6
В центре того, что тогда, в отличие от Старого города, называли просто Городом, находился Мобюэ (Дурной дым) - место, где поджаривали на зеленых ветвях, облитых смолой, множество евреев в наказание за их антропомансию и, как говорит советник де л'Анкр, "за их достойную удивления жестокость по отношению к христианам, за их образ жизни, за их богопротивную синагогу, за их мерзость и смрад". Чуть поодаль любитель старины найдет тот угол улицы Гро-Шекс, где сжигали колдунов перед раззолоченным и раскрашенным барельефом, который приписывался Никола Фламелю и на котором изображен пылающий метеор величиной с мельничный жернов, упавший в Эгос-Потамосе в ночь, когда родился Сократ; Диоген Аполлонийский, законодатель Малой Азии, назвал этот метеор "каменной звездой". Дальше - перекресток Боде, где, по словам Гагена, при звуках труб и рогов объявили приказ об истреблении прокаженных во всем королевстве за то, что они будто бы отравляли водоемы и реки, бросая туда привязанные к камням тряпки, пропитанные настоем из трав, крови и "человеческой воды". Оглашались и другие приказы.

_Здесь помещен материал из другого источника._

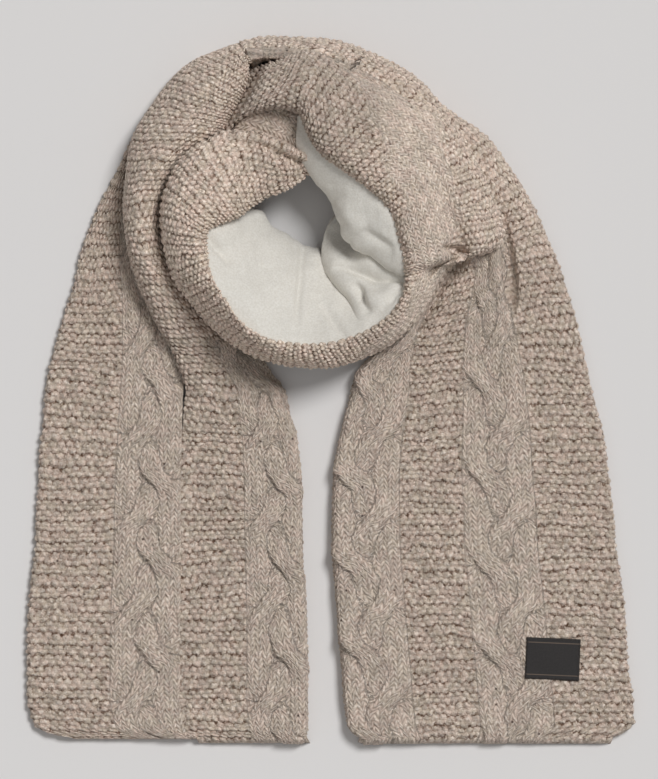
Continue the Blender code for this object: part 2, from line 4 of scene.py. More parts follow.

Так, перед замком Гран-Шатле, после эпидемий, войн и голодных лет, появлялись шесть герольдов французской короны, одетых в белый бархат и далматики, расшитые королевскими лилиями, с жезлами в руках, дабы успокоить народ и сообщить ему, что король благоволит продолжать сбор налога. А совсем на северо-восток, на месте той знаменитой площади, что звалась Королевской при монархии и при Вогезской республике, находилась уютная королевская резиденция де Туриель, где разделял ложе с Людовиком XI Филипп де Комин, что несколько нарушает его суровый облик историка: ведь трудно представить себе Тацита в одной постели с Тиберием. Филипп де Комин, бывший сенешалем Пуатье, был одновременно сеньором Шайо и распространял свои владения на всю Вишневую Рощу, вплоть до городского сточного рва, что составляло семь ленных наделов, расположенных позади Квадратной башни; сверх того он обладал правом чинить низший и средний суд, имел свою мэрию и своего пристава. Все это, к счастью, не мешает ему быть одним из основоположников французского языка.
7
Перед лицом этой истории Парижа приходится поминутно восклицать, подобно Джону Говарду, восклицавшему по поводу других бедствий: "И незначительные события здесь значительны!" Иногда в этой истории можно усмотреть двоякий смысл, иногда тройной, а иногда никакого. Вот тогда-то она и не дает уму покоя. Кажется, что она оборачивается иронией. Она выдвигает вперед то преступление, то нелепость, а подчас что-то такое, что не является ни нелепостью, ни преступлением и что все-таки принадлежит мраку. Среди этих загадок кажется, будто слышишь позади себя тихий смех сфинкса. Повсюду противоположность и сходство, похожие на логику случая. В доме No 14 по улице Бетизи умирает Колиньи и рождается Софи Арну. Так внезапно сближаются две характерные черты прошлого: кровавый фанатизм и циничная игривость. Парижский рынок, свидетель рождения театра (при Людовике XI), видит и рождение Мольера.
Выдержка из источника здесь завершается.